The statement walks a tightrope, but not well. It emphasizes that “Justice Thomas and his wife devoted twelve years of their lives to taking in and caring for a beloved child” in the same breath that it emphasizes that the child “was not their own.” It asserts that the tuition “did not constitute a reportable gift” to a dependent, because the Ethics in Government Act “does not include ‘great nephew’” in its list of possible dependents—though, as ProPublica notes, the tuition might more accurately be characterized as a gift to the legal guardians who would otherwise have paid for the child’s education. Paoletta refers to the “personal and financial sacrifices” the Supreme Court justice made to help a relative he was raising, to use Thomas’ words, “as a son,” which only underscores the significance of the favor Crow did for him.

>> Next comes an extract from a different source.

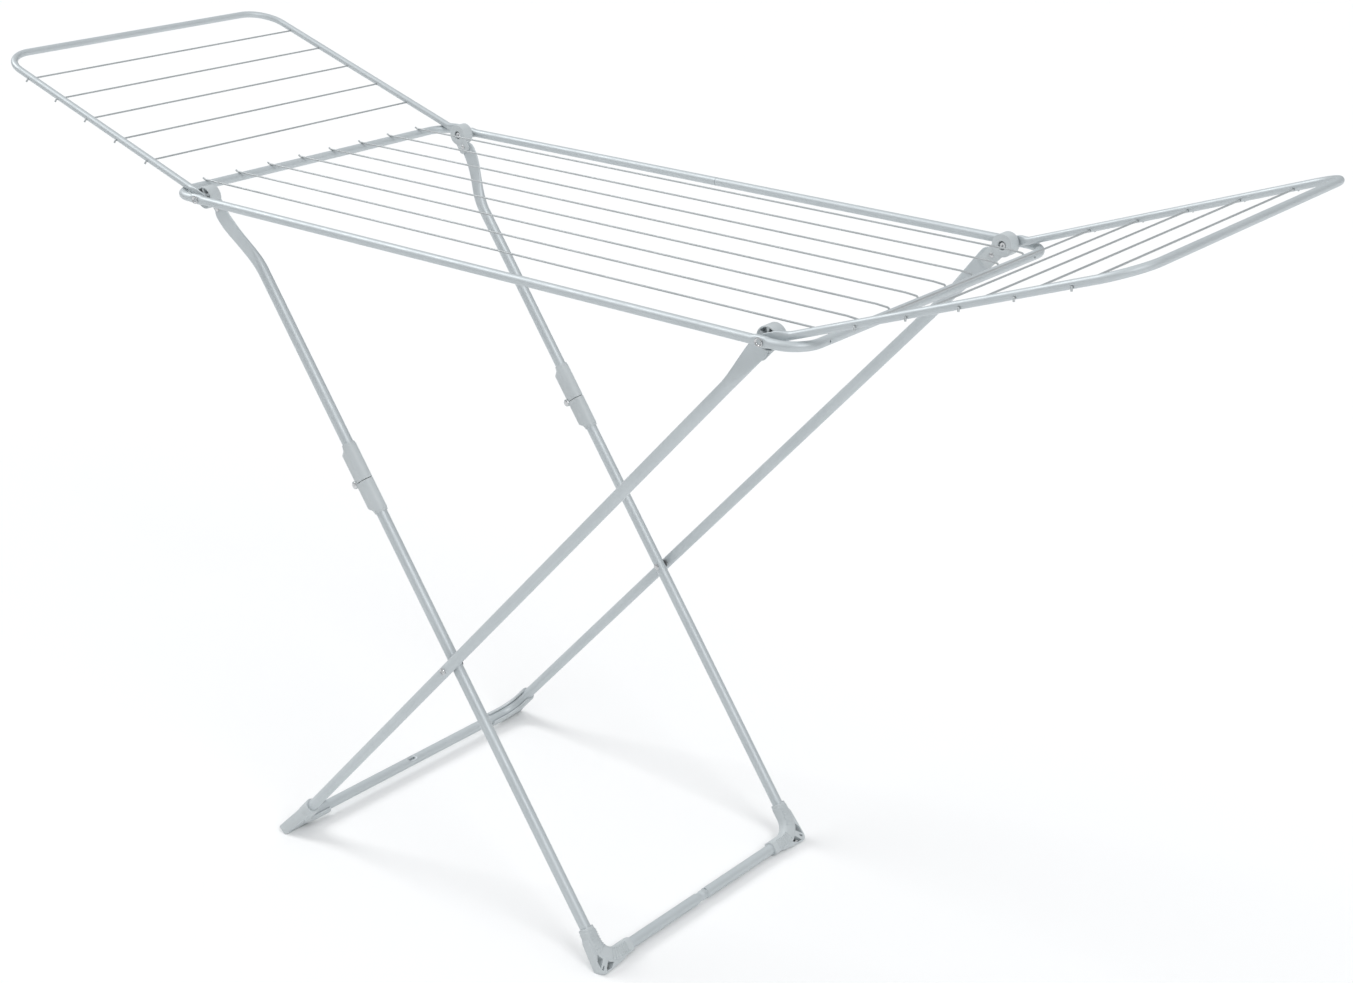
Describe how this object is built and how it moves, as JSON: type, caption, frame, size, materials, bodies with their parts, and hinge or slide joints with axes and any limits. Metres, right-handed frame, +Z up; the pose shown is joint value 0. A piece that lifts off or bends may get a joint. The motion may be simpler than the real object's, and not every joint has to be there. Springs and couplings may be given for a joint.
{
  "type": "clothes drying rack",
  "caption": "Folding clothes drying rack: a rectangular deck of parallel wires on crossed tube legs, with a hinged wire wing tilted up at each end.",
  "frame": {"origin": "On the floor, under the middle of the open rack.", "axes": "+X along the deck, from the wing with the gentler tilt to the one with the steeper tilt. +Y across the deck. +Z up."},
  "size_m": [1.8935, 0.5466, 1.1499],
  "materials": {
    "coated_tube": "satin light grey powder coat on steel tube",
    "coated_wire": "satin grey coat on steel wire",
    "plastic": "moulded light grey, fine matt grain",
    "rivet": "zinc-plated steel"
  },
  "bodies": {
    "deck": {"deck_frame": "coated_tube", "deck_wire_1": "coated_wire", "deck_wire_2": "coated_wire", "deck_wire_3": "coated_wire", "deck_wire_4": "coated_wire", "deck_wire_5": "coated_wire", "deck_wire_6": "coated_wire", "deck_wire_7": "coated_wire", "deck_wire_8": "coated_wire", "hinge_rivet_left_far": "rivet", "hinge_rivet_left_near": "rivet", "hinge_rivet_right_far": "rivet", "hinge_rivet_right_near": "rivet"},
    "left_wing": {"left_wing_frame": "coated_tube", "left_wing_wire_1": "coated_wire", "left_wing_wire_2": "coated_wire", "left_wing_wire_3": "coated_wire", "left_wing_wire_4": "coated_wire", "left_wing_wire_5": "coated_wire"},
    "right_wing": {"right_wing_frame": "coated_tube", "right_wing_wire_1": "coated_wire", "right_wing_wire_2": "coated_wire", "right_wing_wire_3": "coated_wire", "right_wing_wire_4": "coated_wire", "right_wing_wire_5": "coated_wire"},
    "outer_legs": {"cross_bush_far": "plastic", "cross_bush_near": "plastic", "cross_rivet_outer_far": "rivet", "cross_rivet_outer_near": "rivet", "outer_bar_joiner": "coated_tube", "outer_foot_far": "plastic", "outer_foot_near": "plastic", "outer_hinge_shell_far": "plastic", "outer_hinge_shell_near": "plastic", "outer_leg_far": "coated_tube", "outer_leg_near": "coated_tube", "outer_leg_rivet_far": "rivet", "outer_leg_rivet_near": "rivet"},
    "inner_upper_legs": {"inner_hinge_shell_far": "plastic", "inner_hinge_shell_near": "plastic", "inner_leg_rivet_far": "rivet", "inner_leg_rivet_near": "rivet", "inner_upper_leg_far": "coated_tube", "inner_upper_leg_near": "coated_tube", "upper_sleeve_far": "plastic", "upper_sleeve_near": "plastic"},
    "inner_lower_legs": {"cross_rivet_inner_far": "rivet", "cross_rivet_inner_near": "rivet", "inner_bar_joiner": "coated_tube", "inner_foot_far": "plastic", "inner_foot_near": "plastic", "inner_lower_leg_far": "coated_tube", "inner_lower_leg_near": "coated_tube", "knuckle_rivet_far": "rivet", "knuckle_rivet_near": "rivet", "lower_sleeve_far": "plastic", "lower_sleeve_near": "plastic"}
  },
  "joints": [
    {"name": "left_wing_hinge", "type": "hinge", "parent": "deck", "child": "left_wing", "pos_m": [-0.48617, 0, 0.984], "axis": [0, 1, 0], "range_deg": [0, 160]},
    {"name": "right_wing_hinge", "type": "hinge", "parent": "deck", "child": "right_wing", "pos_m": [0.49383, 0, 0.984], "axis": [0, -1, 0], "range_deg": [0, 157]},
    {"name": "outer_leg_fold", "type": "hinge", "parent": "deck", "child": "outer_legs", "pos_m": [0.49383, 0, 0.984], "axis": [0, 1, 0], "range_deg": [0, 43.8]},
    {"name": "inner_leg_fold", "type": "hinge", "parent": "deck", "child": "inner_upper_legs", "pos_m": [-0.48617, 0, 0.984], "axis": [0, -1, 0], "range_deg": [0, 54.42]},
    {"name": "knuckle_fold", "type": "hinge", "parent": "inner_upper_legs", "child": "inner_lower_legs", "pos_m": [-0.24243, 0, 0.60871], "axis": [0, 1, 0], "range_deg": [0, 175.25]}
  ],
  "couplings": [
    {"joint": "inner_leg_fold", "follows": "outer_leg_fold", "ratio": 1.2423},
    {"joint": "knuckle_fold", "follows": "outer_leg_fold", "ratio": 4.0009}
  ]
}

There is a tendency, which is understandable, to view these disclosure stories through the lens of the corruption they lay bare. It is all very corrupt, if not in the legal sense—the Supreme Court essentially ended public corruption as a concept already and effectively polices itself—than as a matter of common sense. Thomas treated a basic requirement of his job with the good-faith and rigor of a Trump Organization accountant trying to justify a deduction.

“Neither Harlan Crow, nor his company, had any business before the Supreme Court,” Paoletta noted in his statement, echoing the line we’ve heard before, as if Crow is just a regular businessman with a passion for Viennese impressionists. It is almost too obvious to point out that the business of a political donor is the Court. Crow and Leonard Leo did not meet Thomas at Walmart; they are friends, you would say, from work.

But this is not just a story about conflicts of interest and ethics and the importance of strong male friendships. The half-baked justifications, and the people who rally around them, are a kind of blueprint, too, for the way this whole world operates. The modern conservative legal movement is, in the simplest sense, about finding a way to the outcomes its proponents want. Over the last 40 years or so, that movement has often couched those outcomes in the lofty idea of “originalism,” arguing that Federalist Society jurists were applying a rigorous, almost-scientific rubric to settling legal questions in a judicious manner. It was useful, both as a branding exercise and as a vehicle—it turns out that you can get a lot of modernity thrown out just by setting as a baseline the writings of 15th-century exorcists.

But the outcomes were always the point, and the philosophy of interpretation was a pretext to reinterpret what they wanted: An entirely new Second Amendment; a very old and enfeebled administrative state. That was what brought all those activists, donors, and strategists together.

There is not really an originalist position on a mandatory federal financial disclosure form. But to watch Thomas and his friends defend his novel understanding of transparency—to listen to increasingly convoluted efforts to explain why a gift is not a gift (and by the way, thanks again)—is to see the conservative legal movement for the mercenary program that it is. Strip aside the airy invocations of the founders and they all just sound like an army of well-compensated, white-shoe lawyers arguing on behalf of a conglomerate that, actually, organ harvesting is a kind of agriculture.

This is the work: Find a loophole, or make one. Justify the conduct you want. You can find a founding father to say anything, but it’s regulatory capture all the way down.